(begin)
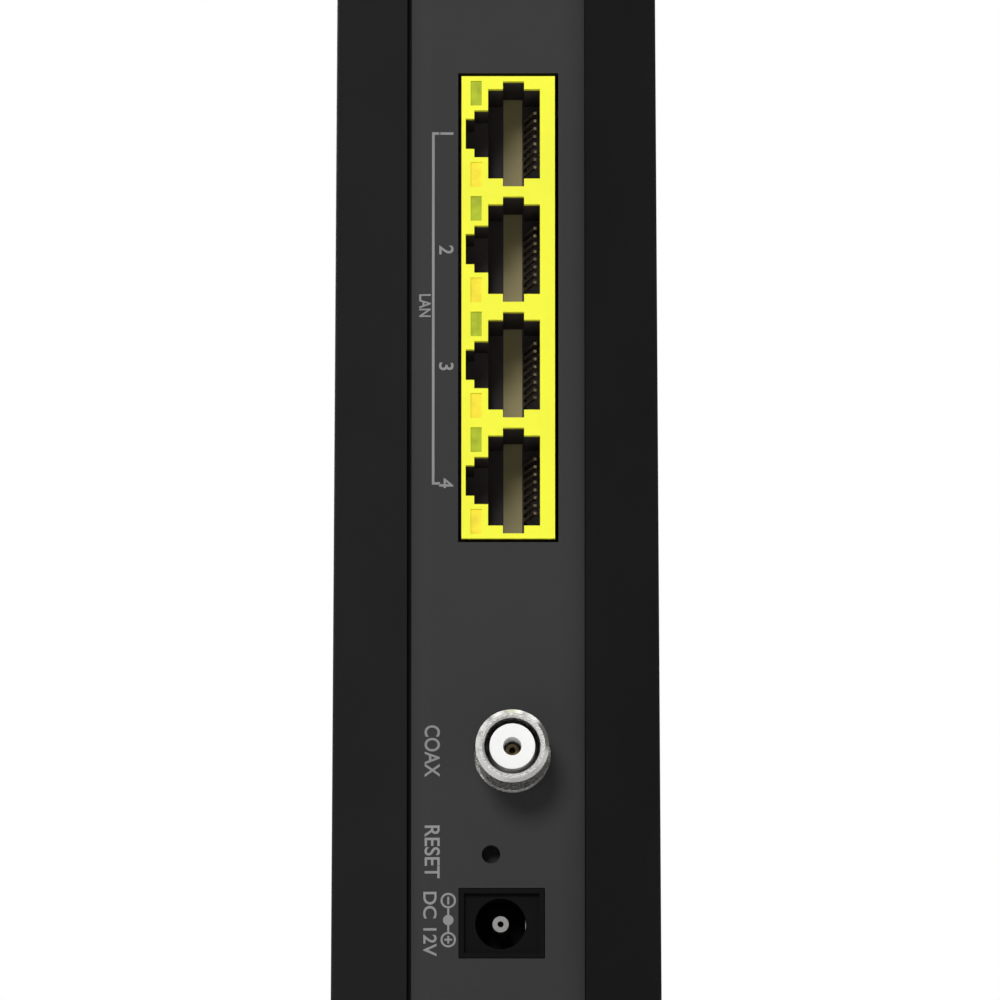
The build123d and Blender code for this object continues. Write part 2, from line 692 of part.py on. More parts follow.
with BuildPart() as coax_insulator:
    disc(COAX_BORE_R, COAX_FLOOR, INSULATOR_STEP_Y, COAX, hole=CONTACT_ROOT_R)
    disc(INSULATOR_R, INSULATOR_STEP_Y, INSULATOR_END, COAX, hole=CONTACT_ROOT_R)
coax_insulator.part.label = "coax_insulator"
export_step(coax_insulator.part, "parts/coax_insulator.step")

with BuildPart() as coax_contact:
    disc(CONTACT_ROOT_R, COAX_FLOOR, INSULATOR_STEP_Y, COAX)
    disc(CONTACT_R, INSULATOR_STEP_Y, CONTACT_END, COAX)
    disc(CONTACT_R / 2, CONTACT_END - 4, CONTACT_END, COAX, mode=Mode.SUBTRACT)
coax_contact.part.label = "coax_contact"
export_step(coax_contact.part, "parts/coax_contact.step")

# ---------------------------------------------------------------- power inlet
INLET = (11.0, 9.0)
INLET_Y = (57.0, PANEL_Y)
PIN_R = 1.05
BARREL_R = 3.3
INLET_FLOOR = 61.5
INLET_RIM = 0.6  # width of the raised rim round the socket's face
INLET_SINK = 0.8
SPRING_X = (-0.4, 0.1)  # the spring's faces, from the barrel's wall
SPRING_REACH = 6.0
SPRING_HALF = 1.2
PIN_SPOT = (POWER[0] + 0.14, POWER[1])
PIN_ROOT_R = 0.8
PIN_END = INLET_Y[1] - 1.2
PIN_HOLE_R = 0.4
PIN_HOLE_DEPTH = 6.0

with BuildPart() as power_pin:
    disc(PIN_ROOT_R, INLET_Y[0], INLET_FLOOR, PIN_SPOT)
    disc(PIN_R, INLET_FLOOR, PIN_END, PIN_SPOT)
    disc(PIN_HOLE_R, PIN_END - PIN_HOLE_DEPTH, PIN_END, PIN_SPOT, mode=Mode.SUBTRACT)
power_pin.part.label = "power_pin"
export_step(power_pin.part, "parts/power_pin.step")

with BuildPart() as power_spring:
    block(
        PIN_SPOT[0] - BARREL_R + SPRING_X[0], PIN_SPOT[0] - BARREL_R + SPRING_X[1],
        INLET_Y[0], INLET_FLOOR + SPRING_REACH, POWER[1] - SPRING_HALF, POWER[1] + SPRING_HALF,
    )
power_spring.part.label = "power_spring"
export_step(power_spring.part, "parts/power_spring.step")

with BuildPart() as power_housing:
    x0, x1 = POWER[0] - INLET[0] / 2, POWER[0] + INLET[0] / 2
    z0, z1 = POWER[1] - INLET[1] / 2, POWER[1] + INLET[1] / 2
    block(x0, x1, INLET_Y[0], INLET_Y[1], z0, z1)
    block(x1, BOARD_X, INLET_Y[0], SOCKET_FOOT_Y, z0, z1)
    block(
        x0 + INLET_RIM, x1 - INLET_RIM, INLET_Y[1] - INLET_SINK, INLET_Y[1],
        z0 + INLET_RIM, z1 - INLET_RIM, mode=Mode.SUBTRACT,
    )
    disc(BARREL_R, INLET_FLOOR, INLET_Y[1], PIN_SPOT, mode=Mode.SUBTRACT)
    add(power_pin.part, mode=Mode.SUBTRACT)
    add(power_spring.part, mode=Mode.SUBTRACT)
power_housing.part.label = "power_housing"
export_step(power_housing.part, "parts/power_housing.step")

# ---------------------------------------------------------------- reset and setup switches
RESET_TRAVEL = 0.3
WPS_TRAVEL = 0.5

STEM_R = 1.4
COLLAR_R = 1.9
COLLAR_T = 0.8
CHAMBER_R = 2.2
SWITCH_HALF = 3.0
STEM_FIT = 0.1  # room round a switch's stem
END_ROOM = 0.2  # room left behind a collar at the end of its travel
RESET_BACK = 62.1
RESET_TIP = 67.8
RESET_BODY_Y = (59.0, 64.0)
RESET_LIP = RESET_BACK + COLLAR_T + STEM_FIT

with BuildPart() as reset_plunger:
    disc(STEM_R, RESET_BACK, RESET_TIP, RESET)
    disc(COLLAR_R, RESET_BACK, RESET_BACK + COLLAR_T, RESET)
reset_plunger.part.label = "reset_plunger"
export_step(reset_plunger.part, "parts/reset_plunger.step")

with BuildPart() as reset_switch:
    block(
        RESET[0] - SWITCH_HALF, BOARD_X, *RESET_BODY_Y, RESET[1] - SWITCH_HALF, RESET[1] + SWITCH_HALF
    )
    disc(CHAMBER_R, RESET_BACK - RESET_TRAVEL - END_ROOM, RESET_LIP, RESET, mode=Mode.SUBTRACT)
    disc(STEM_R + STEM_FIT, RESET_LIP, RESET_BODY_Y[1], RESET, mode=Mode.SUBTRACT)
reset_switch.part.label = "reset_switch"
export_step(reset_switch.part, "parts/reset_switch.step")

WPS = (0.0, WPS_Z)
CAP_EDGE_R = 0.4
CAP_Y = (-79.9, -77.35)
CAP_FLANGE = (WPS_R + 1.2, 1.2)
CAP_STEM_R = 1.6
WPS_JOIN = -71.0  # the button's stem meets the switch's stem here
WPS_BACK = -66.1
WPS_BODY_Y = (-68.0, -62.0)
WPS_LIP = WPS_BACK - COLLAR_T - STEM_FIT

with BuildPart() as wps_button:
    disc(WPS_R, CAP_Y[0], CAP_Y[1], WPS)
    fillet(wps_button.edges().group_by(Axis.Y)[0], radius=CAP_EDGE_R)
    disc(CAP_FLANGE[0], CAP_Y[1], CAP_Y[1] + CAP_FLANGE[1], WPS)
    disc(CAP_STEM_R, CAP_Y[1] + CAP_FLANGE[1], WPS_JOIN, WPS)
wps_button.part.label = "wps_button"
export_step(wps_button.part, "parts/wps_button.step")

with BuildPart() as wps_plunger:
    disc(STEM_R, WPS_JOIN, WPS_BACK, WPS)
    disc(COLLAR_R, WPS_BACK - COLLAR_T, WPS_BACK, WPS)
wps_plunger.part.label = "wps_plunger"
export_step(wps_plunger.part, "parts/wps_plunger.step")

with BuildPart() as wps_switch:
    block(-SWITCH_HALF, BOARD_X, *WPS_BODY_Y, WPS_Z - SWITCH_HALF, WPS_Z + SWITCH_HALF)
    disc(CHAMBER_R, WPS_LIP, WPS_BACK + WPS_TRAVEL + END_ROOM, WPS, mode=Mode.SUBTRACT)
    disc(STEM_R + STEM_FIT, WPS_BODY_Y[0], WPS_LIP, WPS, mode=Mode.SUBTRACT)
wps_switch.part.label = "wps_switch"
export_step(wps_switch.part, "parts/wps_switch.step")

# ---------------------------------------------------------------- status lights
PIPE_Y = (FASCIA_Y + BAND_SKIN, FASCIA_Y + BAND_SKIN + 2.0)
PIPE_X = (-3.4, 5.6)
PIPE_END = 3.0  # the carrier bar runs this far past the first and last light
ARM_X = 3.2  # the arms to the lamps start here
ARM_HALF = 1.2
ARM_GAP = 0.4
LAMP = (2.5, 2.6, 1.4)  # thickness, depth and half height of a lamp
with BuildPart() as light_pipe:
    block(*PIPE_X, *PIPE_Y, LIGHT_Z[-1] - PIPE_END, LIGHT_Z[0] + PIPE_END)
    with BuildSketch(facing_front(PIPE_Y[0])):
        with Locations(*[(LIGHT_X, z) for z in LIGHT_Z]):
            SlotOverall(LIGHT_WINDOW[1] - 2 * WINDOW_GAP, LIGHT_WINDOW[0] - 2 * WINDOW_GAP)
    extrude(amount=BAND_SKIN)
    for z in LIGHT_Z:
        block(ARM_X, PIPE_X[1], PIPE_Y[1], BOARD_Y0 - ARM_GAP, z - ARM_HALF, z + ARM_HALF)
light_pipe.part.label = "light_pipe"
export_step(light_pipe.part, "parts/light_pipe.step")

with BuildPart() as status_lights:
    for z in LIGHT_Z:
        block(BOARD_X - LAMP[0], BOARD_X, BOARD_Y0, BOARD_Y0 + LAMP[1], z - LAMP[2], z + LAMP[2])
status_lights.part.label = "status_lights"
export_step(status_lights.part, "parts/status_lights.step")

# ---------------------------------------------------------------- parts on the board
CHIP = (0.0, 98.0)
CHIP_SIZE, CHIP_T = 21.0, 2.0
PAD_SIZE, PAD_THICK = 18.0, 0.6
SINK_SIZE, SINK_BASE = 42.0, 2.4
FIN_T, FIN_H, FIN_PITCH, FIN_COUNT = 1.4, 9.0, 5.0, 9

with BuildPart() as modem_chip:
    on_board(*CHIP, CHIP_SIZE, CHIP_SIZE, CHIP_T)
modem_chip.part.label = "modem_chip"
export_step(modem_chip.part, "parts/modem_chip.step")

with BuildPart() as thermal_pad:
    on_board(*CHIP, PAD_SIZE, PAD_SIZE, PAD_THICK, lift=CHIP_T)
thermal_pad.part.label = "thermal_pad"
export_step(thermal_pad.part, "parts/thermal_pad.step")

with BuildPart() as heatsink:
    on_board(*CHIP, SINK_SIZE, SINK_SIZE, SINK_BASE, lift=CHIP_T + PAD_THICK)
    for i in range(FIN_COUNT):
        fin_y = CHIP[0] + FIN_PITCH * (i - (FIN_COUNT - 1) / 2)
        on_board(fin_y, CHIP[1], FIN_T, SINK_SIZE, FIN_H, lift=CHIP_T + PAD_THICK + SINK_BASE)
heatsink.part.label = "heatsink"
export_step(heatsink.part, "parts/heatsink.step")

RADIOS = [(-38.0, 142.0), (-38.0, 50.0)]
CAN = (30.0, 26.0, 3.0)
CAN_T = 0.3
RADIO_CHIP = (10.0, 10.0, 1.2)
TUNER = (31.0, 48.0, 34.0, 24.0, 5.0)
MEMORY = (9.0, 13.0, 1.1)
MEMORY_SPOTS = [(-7.0, 130.0), (7.0, 130.0)]
MAGNETICS = (12.0, 24.0, 5.0)
MAGNETICS_SPOTS = [(40.0, 92.0), (40.0, 124.0)]
CAPACITOR_R, CAPACITOR_H, CAPACITOR_EDGE_R = 4.0, 11.0, 0.5
CAPACITOR_SPOTS = [(46.0, 27.0), (34.0, 27.0), (22.0, 27.0), (24.0, 146.0), (36.0, 146.0)]
INDUCTOR = (8.0, 8.0, 4.0)
INDUCTOR_SPOTS = [(6.0, 28.0), (-6.0, 28.0)]
CRYSTAL = (-28.0, 98.0, 5.0, 3.2, 1.2)

with BuildPart() as radio_chips:
    for y, z in RADIOS:
        on_board(y, z, *RADIO_CHIP)
radio_chips.part.label = "radio_chips"
export_step(radio_chips.part, "parts/radio_chips.step")


def can(y, z, size_y, size_z, height):
    """A pressed shield, open towards the board."""
    on_board(y, z, size_y, size_z, height)
    on_board(y, z, size_y - 2 * CAN_T, size_z - 2 * CAN_T, height - CAN_T, mode=Mode.SUBTRACT)


with BuildPart() as radio_cans:
    for y, z in RADIOS:
        can(y, z, *CAN)
radio_cans.part.label = "radio_cans"
export_step(radio_cans.part, "parts/radio_cans.step")

with BuildPart() as tuner_can:
    can(*TUNER)
tuner_can.part.label = "tuner_can"
export_step(tuner_can.part, "parts/tuner_can.step")

with BuildPart() as memory_chips:
    for y, z in MEMORY_SPOTS:
        on_board(y, z, *MEMORY)
memory_chips.part.label = "memory_chips"
export_step(memory_chips.part, "parts/memory_chips.step")

with BuildPart() as lan_magnetics:
    for y, z in MAGNETICS_SPOTS:
        on_board(y, z, *MAGNETICS)
lan_magnetics.part.label = "lan_magnetics"
export_step(lan_magnetics.part, "parts/lan_magnetics.step")

with BuildPart() as capacitors:
    with BuildSketch(across(BOARD_X)):
        with Locations(*CAPACITOR_SPOTS):
            Circle(CAPACITOR_R)
    extrude(amount=-CAPACITOR_H)
    fillet(capacitors.edges().group_by(Axis.X)[0], radius=CAPACITOR_EDGE_R)
capacitors.part.label = "capacitors"
export_step(capacitors.part, "parts/capacitors.step")

with BuildPart() as inductors:
    for y, z in INDUCTOR_SPOTS:
        on_board(y, z, *INDUCTOR)
inductors.part.label = "inductors"
export_step(inductors.part, "parts/inductors.step")

with BuildPart() as crystal:
    on_board(*CRYSTAL)
crystal.part.label = "crystal"
export_step(crystal.part, "parts/crystal.step")

# ---------------------------------------------------------------- antennas
with BuildPart() as antenna_boards:
    for y, z in ANTENNAS:
        block(
            ANTENNA_X, ANTENNA_X + ANTENNA_T, y - ANTENNA_SIZE[0] / 2, y + ANTENNA_SIZE[0] / 2,
            z - ANTENNA_SIZE[1] / 2, z + ANTENNA_SIZE[1] / 2,
        )
antenna_boards.part.label = "antenna_boards"
export_step(antenna_boards.part, "parts/antenna_boards.step")

LEAD_R = 0.6
LEAD_X0 = ANTENNA_X + ANTENNA_T
LEAD_X1 = BOARD_X - CAN[2]
LEAD_ROUTES = [
    [(LEAD_X0, -40, 156), (LEAD_X1, -38, 142)],
    [(LEAD_X0, 6, 156), (-12, -16, 136), (-12, -32, 100), (-6, -38, 66), (LEAD_X1, -38, 50)],
]
with BuildPart() as antenna_leads:
    for route in LEAD_ROUTES:
        with BuildLine(mode=Mode.PRIVATE) as run:
            Spline(*route, tangents=[(1, 0, 0), (1, 0, 0)])
        with BuildSketch(Plane(origin=route[0], z_dir=(1, 0, 0))) as lead_end:
            Circle(LEAD_R)
        sweep(lead_end.sketch, path=run.line)
antenna_leads.part.label = "antenna_leads"
export_step(antenna_leads.part, "parts/antenna_leads.step")
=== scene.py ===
"""Looks for an upright cable modem router: finishes, printing, studio and camera."""

import json
import math

import bmesh
import bpy
from mathutils import Matrix, Vector


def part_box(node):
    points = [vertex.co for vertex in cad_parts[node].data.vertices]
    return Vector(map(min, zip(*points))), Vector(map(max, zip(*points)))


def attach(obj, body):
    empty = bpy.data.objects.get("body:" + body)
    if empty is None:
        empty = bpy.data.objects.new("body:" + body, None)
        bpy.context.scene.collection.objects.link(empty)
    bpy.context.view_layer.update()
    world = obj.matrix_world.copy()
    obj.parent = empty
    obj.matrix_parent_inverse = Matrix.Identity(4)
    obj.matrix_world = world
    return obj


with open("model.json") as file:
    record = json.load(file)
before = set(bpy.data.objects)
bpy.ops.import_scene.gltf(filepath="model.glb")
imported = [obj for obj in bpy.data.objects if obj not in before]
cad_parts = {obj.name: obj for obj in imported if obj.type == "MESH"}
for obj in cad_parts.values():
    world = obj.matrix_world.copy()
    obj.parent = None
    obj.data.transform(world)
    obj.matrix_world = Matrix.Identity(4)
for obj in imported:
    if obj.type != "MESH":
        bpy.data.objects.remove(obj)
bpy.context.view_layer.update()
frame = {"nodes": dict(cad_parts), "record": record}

MM = 0.001
HOUSING = "housing"
BUTTON = "setup_button"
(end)
#### Task goal:
Only the lines from the one with "LEAD_R = 0.6" up to the one with "imported = [obj" should be repeated, both included, exactly as they appear.

#### Correct result:
LEAD_R = 0.6
LEAD_X0 = ANTENNA_X + ANTENNA_T
LEAD_X1 = BOARD_X - CAN[2]
LEAD_ROUTES = [
    [(LEAD_X0, -40, 156), (LEAD_X1, -38, 142)],
    [(LEAD_X0, 6, 156), (-12, -16, 136), (-12, -32, 100), (-6, -38, 66), (LEAD_X1, -38, 50)],
]
with BuildPart() as antenna_leads:
    for route in LEAD_ROUTES:
        with BuildLine(mode=Mode.PRIVATE) as run:
            Spline(*route, tangents=[(1, 0, 0), (1, 0, 0)])
        with BuildSketch(Plane(origin=route[0], z_dir=(1, 0, 0))) as lead_end:
            Circle(LEAD_R)
        sweep(lead_end.sketch, path=run.line)
antenna_leads.part.label = "antenna_leads"
export_step(antenna_leads.part, "parts/antenna_leads.step")
=== scene.py ===
"""Looks for an upright cable modem router: finishes, printing, studio and camera."""

import json
import math

import bmesh
import bpy
from mathutils import Matrix, Vector


def part_box(node):
    points = [vertex.co for vertex in cad_parts[node].data.vertices]
    return Vector(map(min, zip(*points))), Vector(map(max, zip(*points)))


def attach(obj, body):
    empty = bpy.data.objects.get("body:" + body)
    if empty is None:
        empty = bpy.data.objects.new("body:" + body, None)
        bpy.context.scene.collection.objects.link(empty)
    bpy.context.view_layer.update()
    world = obj.matrix_world.copy()
    obj.parent = empty
    obj.matrix_parent_inverse = Matrix.Identity(4)
    obj.matrix_world = world
    return obj


with open("model.json") as file:
    record = json.load(file)
before = set(bpy.data.objects)
bpy.ops.import_scene.gltf(filepath="model.glb")
imported = [obj for obj in bpy.data.objects if obj not in before]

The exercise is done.